Amerika Birleşik Devletleri ve İngiltere’de ortaya atılan ırkçı teorilerle zencilerin biyolojik olarak daha aşağı oldukları, gelişen siyahî bilincin gelecekte beyazların sosyal ve ekonomik konumları bakımından tehlike arz edebileceği iddiaları revaçtaydı. Asyalılar ve Afrikalılar arasındaki doğum oranlarının yüksekliğine dikkat çekiliyor ve beyaz ırkın gelecekte hâkimiyeti kaybedebileceği endişesi dile getiriliyordu.
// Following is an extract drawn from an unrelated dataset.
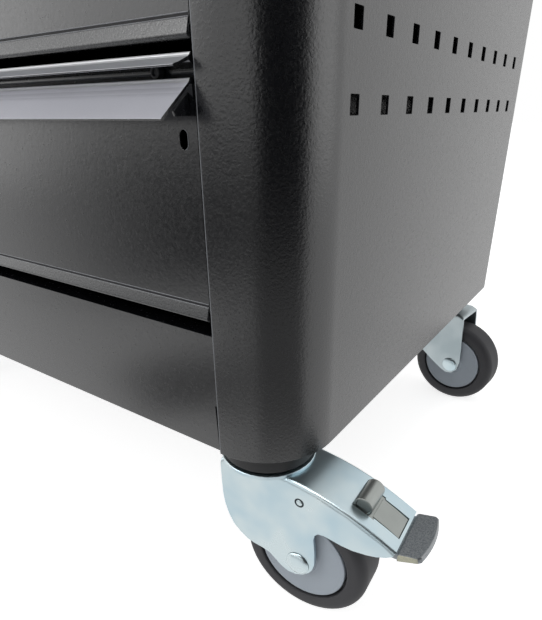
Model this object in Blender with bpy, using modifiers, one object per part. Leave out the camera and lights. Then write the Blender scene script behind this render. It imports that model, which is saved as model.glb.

Batı dünyasının gelenekleşmiş olan ırkçılık zihniyetinin yirminci yüzyılda faşist politikalarla birleşmesinden sonra bazı milletler kendi ırklarının üstün ırk olduğunu ve dünya insanlarını kendilerinin kurtaracağını iddia ettiler. Avrupa’da yahudi düşmanlığı ile pratiğe yansıyan antisemitizm (Sâmî ırkına düşmanlık) olgusu, Cermen ırkının üstünlüğünü ileri süren Adolf Hitler’in yeni bir buluşu olmayıp Batı tarihinde şekillenmiş bir ırkçılık biçimidir.
Nitekim Cezayir’de Fransa'nın yaptığı katliamlar Fransız yönetimi altında 1,5 milyon kişi hayatını kaybetmiş, çok sayıda kişi de işkence ve kötü muameleden geçmiştir. 8 Mayıs 1945’te Setif şehrinde savaştan sonra vaad edilen bağımsızlık için gösteri yapan halka makinalı tüfek ile ateş açılmış binlerce kişi öldürülmüştür.
İtalyanlar Libya'da sadece insanlara değil, hayvanlara bile soykırım uyguladılar.
Sadece 1923-1929 yılları arasında 141.766 küçük ve büyük baş hayvanı katledilmiş, İtalyan verilerine göre 4.329’Libya’lı mücahid şehit edilmiştir.
Direnişin lideri Ömer Muhtar, 1931 yılında yakalanarak toplama kamplarından getirilen binlerce kişinin gözü önünde idam edilir ve direniş İtalyanlar tarafından bastırılır.
Libya’da 1911’den 1940’lı yıllara kadar uyguladığı imha operasyonları ve çölün ortasına kurduğu toplama kamplarında yüz binlerce Afrikalı Müslüman hayatını kaybetmiştir.
Halen de Avrupa ülkelerinde yaşayan Müslümanlar, her gün giderek artan İslamofobi ile güçlenen ve giderek artan ırkçı saldırılara maruz kalmaktadır. Almanya’da Türklere, Fransa’da Türklere ve Cezayirlilere ve camilere saldırılar devam etmektedir. Bu da göstermektedir ki Batıda ırkçılık hiçbir zaman bitmemiş, aksine artmıştır.